Monday, October 4, 2010

Country Living!!

I love it!! I am lovin living in the country right now. It's peaceful and quiet. I love the trees and the birds. I could do without the mosquito's though. I've gotten bitten so much in the past few weeks it's insane! No one else gets bit, just me. I guess I've got super sweet blood! lol. But I think I might be allergic to the bites. I've gotten quite a few that have swelled up to the size of a golf ball. That is one of my only complaints. The other is that we are about 15-20 min from the nearest grocery store. But since we aren't really doing any shopping right now, it's not bad!
I love our new church. It's a relatively new church in the area. Everyone used to have to go to the next town over for Mass, but about 5 years ago the demand was so great for a Catholic church in the area, a local farm donated part of it's land for a new church. It's plain and ugly inside, but the priest is wonderful! The music is horrific, but thankfully the priest makes up for that. He tells it like it is, and is really on fire for the faith.

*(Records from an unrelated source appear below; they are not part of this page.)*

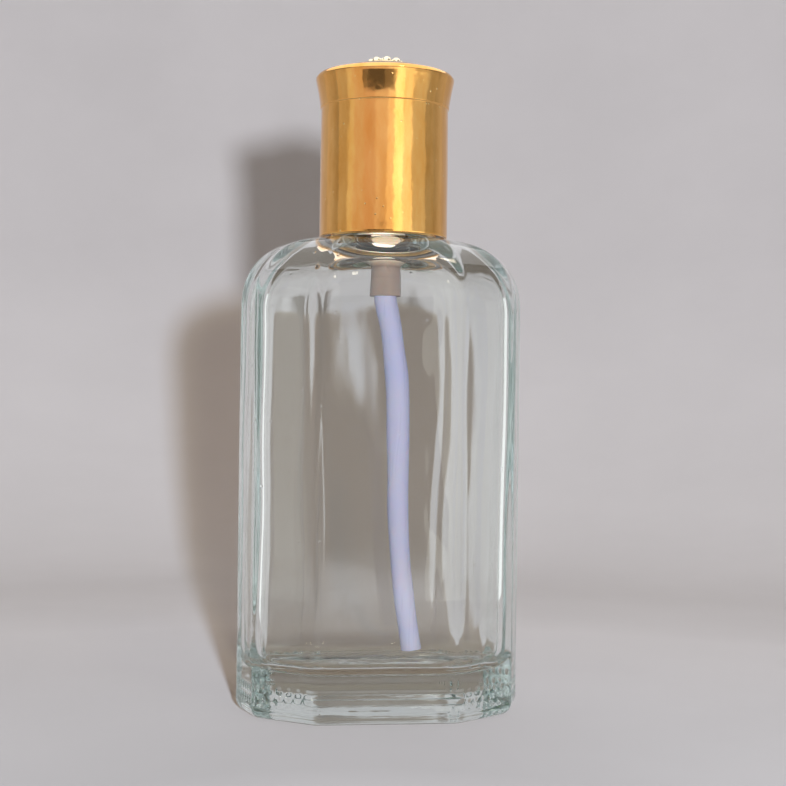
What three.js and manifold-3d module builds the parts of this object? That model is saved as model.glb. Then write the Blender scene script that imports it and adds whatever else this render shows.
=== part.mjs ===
// A 50 ml glass perfume spray bottle with a crimped pump, a press-down spray button and a
// pull-off gold cap. Millimetres, +Z up the bottle's axis, -Y to the front, with the origin at
// the centre of the base. The model is shown at rest: cap on, button up, valve ball seated.

import * as THREE from "three";
import { mergeVertices } from "three/addons/utils/BufferGeometryUtils.js";
import Module from "manifold-3d";

const wasm = await Module();
wasm.setup();

// ---------------------------------------------------------------- driving dimensions

// The glass body is a ten-sided prism whose faces all turn by the same angle. It is flattened
// by giving each kind of face its own distance from the axis.
const SIDES = 10;
const FACE_TURN = (2 * Math.PI) / SIDES;
const FRONT_REACH = 14.75;
const DIAGONAL_REACH = 19.2;
const END_REACH = 23.45;
const WALL = 2.6;
const OUTER_EDGE_RADIUS = 3;
const INNER_EDGE_RADIUS = 5.5;

const SHOULDER_BASE_Z = 68.6;
const SHOULDER_TOP_Z = 81.5;
const SHOULDER_FULLNESS = 2.5;
const BASE_THICKNESS = 7.6;
const NECK_TOP_Z = 91.5;
const NECK_RADIUS = 6.9;
const BEAD_RADIUS = 7.5;
const BORE_RADIUS = 4.7;

const STROKE = 3.8;
const CHAMBER_RADIUS = 3.2;
const ROD_RADIUS = 1.2;
const STEM_RADIUS = 1.6;
const TUBE_RADIUS = 1.6;
const TUBE_BORE = 0.95;
const BALL_RADIUS = 1.2;

const SHEET = 0.35; // thickness of the aluminium ferrule, collar and button shells
const COLLAR_RADIUS = 9.2;
const BUTTON_RADIUS = 6.35;
const CAP_RADIUS = 11.1;
const CAP_RIM_Z = 81.8;
const CAP_CREASE_Z = 104.1;
const FLARE_RADIUS = 12.05;
const FLARE_Z = 109.2;

const FIT = 0.05; // gap left between two pieces that touch
const FINE = 40; // segments round the outer turned pieces
const COARSE = 24; // segments round the small inner ones

// ---------------------------------------------------------------- colours and finishes

const finish = (color, roughness, metalness = 0) =>
  new THREE.MeshStandardMaterial({ color, roughness, metalness });

const GLASS = finish(0xdfe8e2, 0.03);
const GOLD = finish(0xd9a13a, 0.18, 1);
const WHITE_PLASTIC = finish(0xf2f2f0, 0.45);
const CLEAR_PLASTIC = finish(0xe3e5f0, 0.4);
const RUBBER = finish(0x5a5a5c, 0.8);
const STEEL = finish(0xc8cacc, 0.25, 1);
const JEWEL = finish(0xf3e6bd, 0.15, 1);

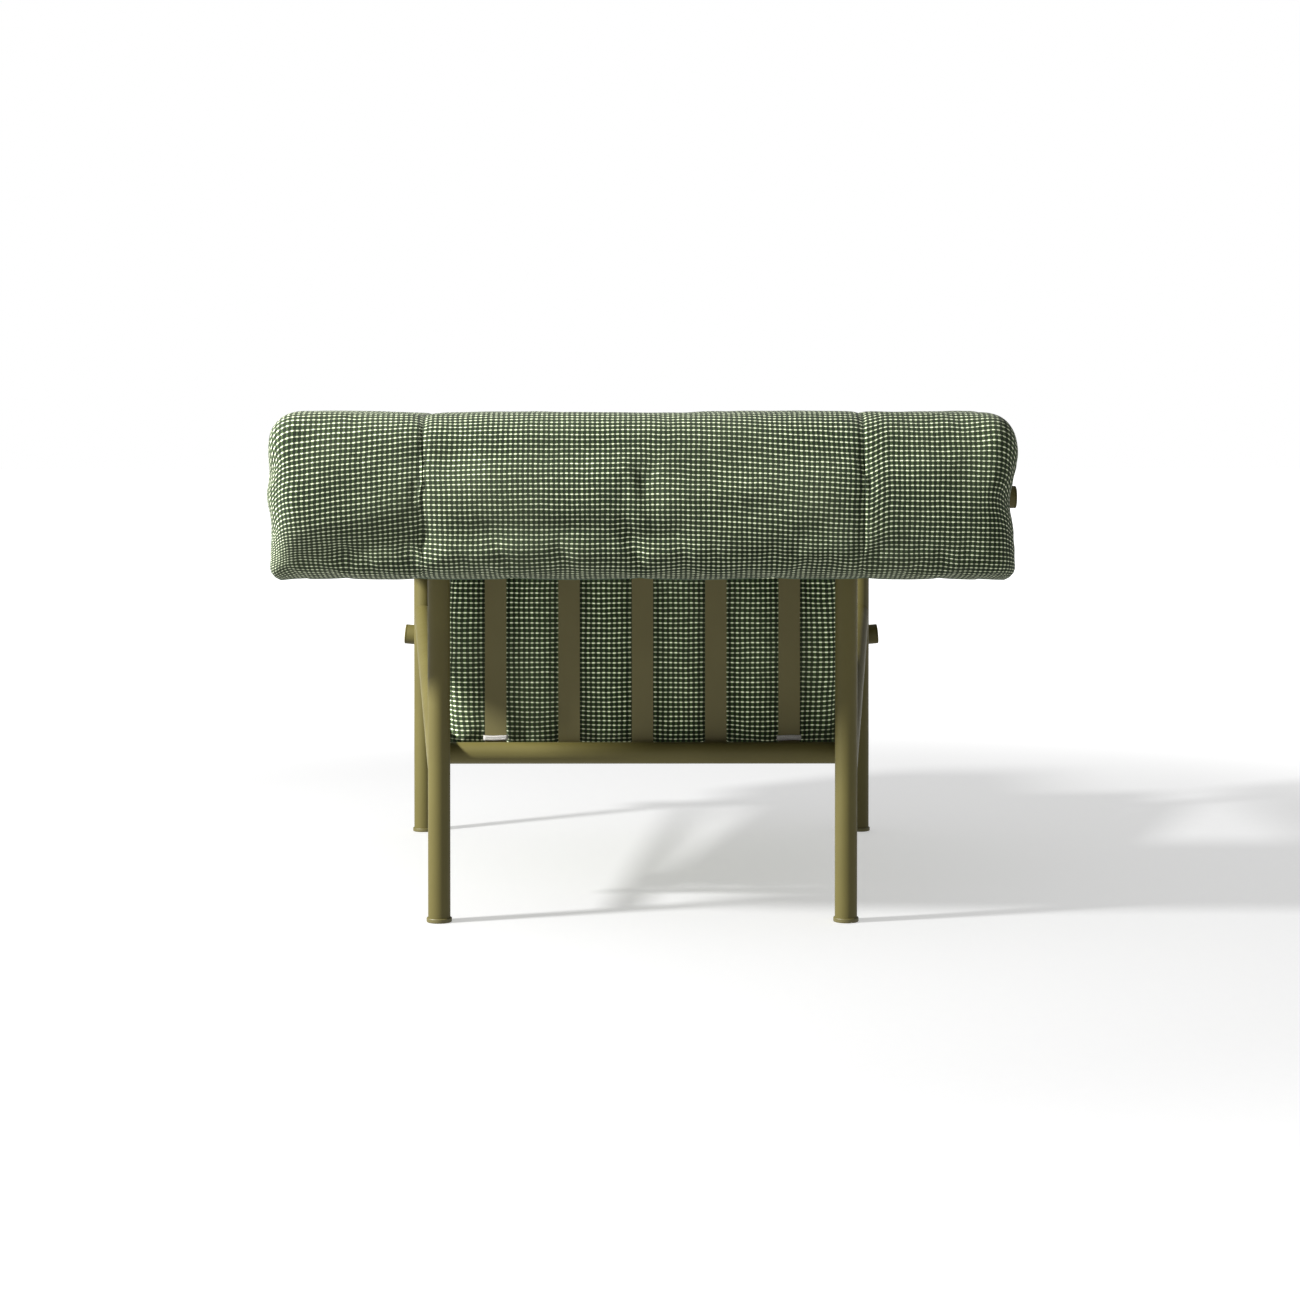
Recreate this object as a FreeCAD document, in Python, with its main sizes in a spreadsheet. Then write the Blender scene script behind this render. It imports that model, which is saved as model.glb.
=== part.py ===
"""Outdoor lounge armchair: a welded tube frame with flat slats and quilts folded over the rails.

Millimetres, +Z up, the chair faces +Y. The origin is on the floor, under the middle of the
chair's overall box. Lengths in Y are given from the plane of the two rear legs.
"""
import FreeCAD, Part
import math
import os
import Sketcher

Vector = FreeCAD.Vector
Rotation = FreeCAD.Rotation
Placement = FreeCAD.Placement

X_AXIS = Vector(1, 0, 0)
Y_AXIS = Vector(0, 1, 0)
Z_AXIS = Vector(0, 0, 1)

# alias: (millimetres or degrees, what it is)
SIZES = {
    "tube_dia": (30.0, "outside diameter of every frame tube"),
    "tube_wall": (2.0, "wall of every tube"),
    "rear_leg_x": (273.0, "rear leg axis from the middle"),
    "front_leg_x": (357.0, "front leg axis from the middle"),
    "leg_gap": (780.0, "front leg plane from the rear leg plane"),
    "rail_height": (570.0, "axis height of the top rail and the arm rails"),
    "top_rail_half": (497.0, "half length of the top rail"),
    "side_rail_rear": (205.0, "side rail axis height at the rear leg"),
    "side_rail_front": (358.0, "side rail axis height at the front leg"),
    "cross_rail_y": (132.0, "rear cross rail and back rail, in front of the rear legs"),
    "cross_rail_height": (210.0, "axis height of the rear cross rail"),
    "bar_dia": (32.0, "outside diameter of the bowed front bar"),
    "bar_end_height": (320.0, "axis height of the front bar at its ends"),
    "bar_end_tilt": (5.0, "degrees that the front bar rises at its ends"),
    "bar_overhang": (14.0, "front bar beyond the outside of the front leg"),
    "slat_width": (30.0, "flat slat across"),
    "slat_thick": (5.0, "flat slat through"),
    "slat_pitch": (102.5, "slat to slat"),
    "slat_corner": (190.0, "height where the back run and the seat run would meet"),
    "slat_bend": (30.0, "bend radius on the slat's middle line"),
    "slat_above": (12.0, "slat end above the axis of the back rail"),
    "foot_lip": (2.0, "foot flange beyond the tube, all round"),
    "foot_height": (6.0, "foot flange height"),
    "cap_height": (3.0, "end cap thickness outside the tube"),
    "spigot": (14.0, "length of a foot or cap inside its tube"),
    "edge_round": (1.2, "rounding on caps and feet"),
    "back_half": (484.0, "half width of the back quilt"),
    "back_top": (684.0, "top of the back quilt"),
    "arm_top": (672.0, "top of the arm quilts"),
    "flap_bottom": (467.0, "bottom of the hanging quilt flaps"),
    "cushion_bottom": (229.0, "bottom of the back cushion, in front of the slats"),
    "cushion_top": (662.0, "top of the back cushion"),
    "cushion_half": (272.0, "half width of the back cushion"),
    "quilt_rear": (130.0, "back quilt behind the rear leg plane"),
    "quilt_thick": (100.0, "thickness of the quilts against the frame"),
    "arm_front": (838.0, "front of the arm quilts, in front of the rear leg plane"),
    "seat_thick": (132.0, "seat cushion thickness"),
    "seat_side_gap": (3.0, "seat cushion to each arm quilt"),
    "strap_thick": (2.0, "webbing thickness"),
    "strap_width": (7.5, "webbing width"),
    "weld_gap": (0.1, "gap left for a weld between metal pieces"),
    "fit_gap": (0.15, "spigot to tube, on the radius"),
    "soft_gap": (0.5, "quilt to its neighbours"),
}

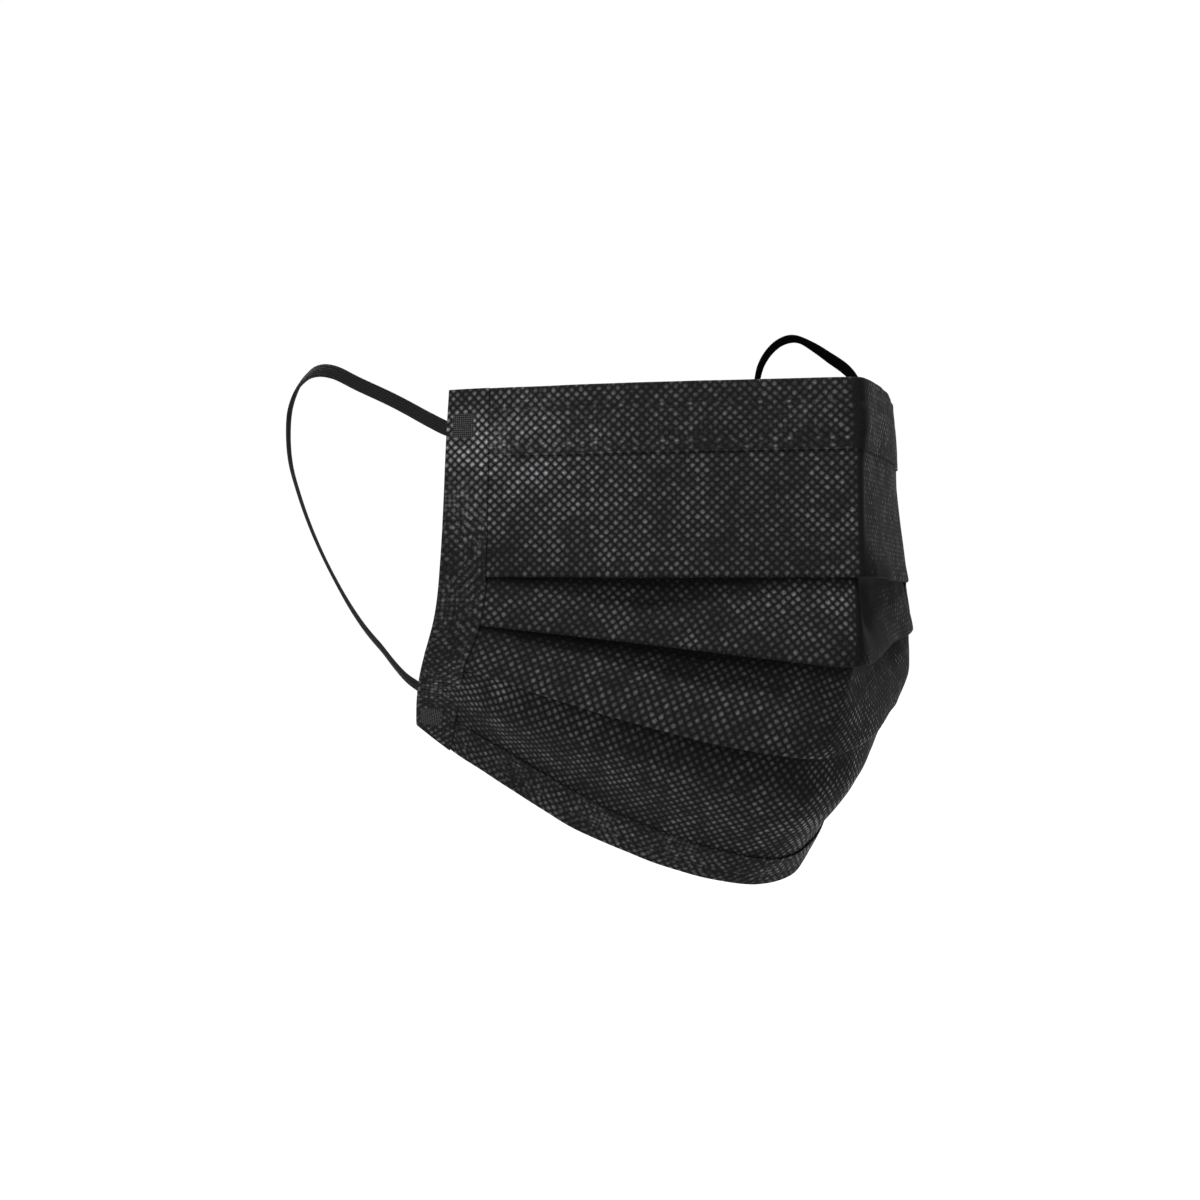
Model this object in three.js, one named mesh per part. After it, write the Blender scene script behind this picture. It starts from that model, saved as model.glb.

Every Sunday we pray for the end to ab.or.ti.on . Fr prays for us to all to accept God's will for our lives and to ask God every day for His help. Now if we could just get rid of the "choir" it would be the best church I've ever been to! ;)
I've been busy babysitting for all my sisters. I've had to let them all know that I need to look for real work and that I can't babysit every single day. But I don't mind helping out. I love my nieces and nephews. They are all so cute and fun to be around. And we are so close to Gabe. We get to pick him up 2 weekends a month. We meet halfway so it's only an hour drive.
I've also been jogging! I never jog, and NEVER run! I hate running. But I can jog around the neighborhood and not worry about stray dogs, or crazy drivers. My sister C and I also go to the park to jog, and its wonderful. I love to be in the park with all the trees and little creeks and ponds! Jogging has gotten easier and I think I might be loosing some lbs! I don't have a scale, but I have a pair of jeans that are fitting a little bit better!
Well, It's my step dads birthday today so I've got to go make a cake for him while he's out! Happy Monday all! :)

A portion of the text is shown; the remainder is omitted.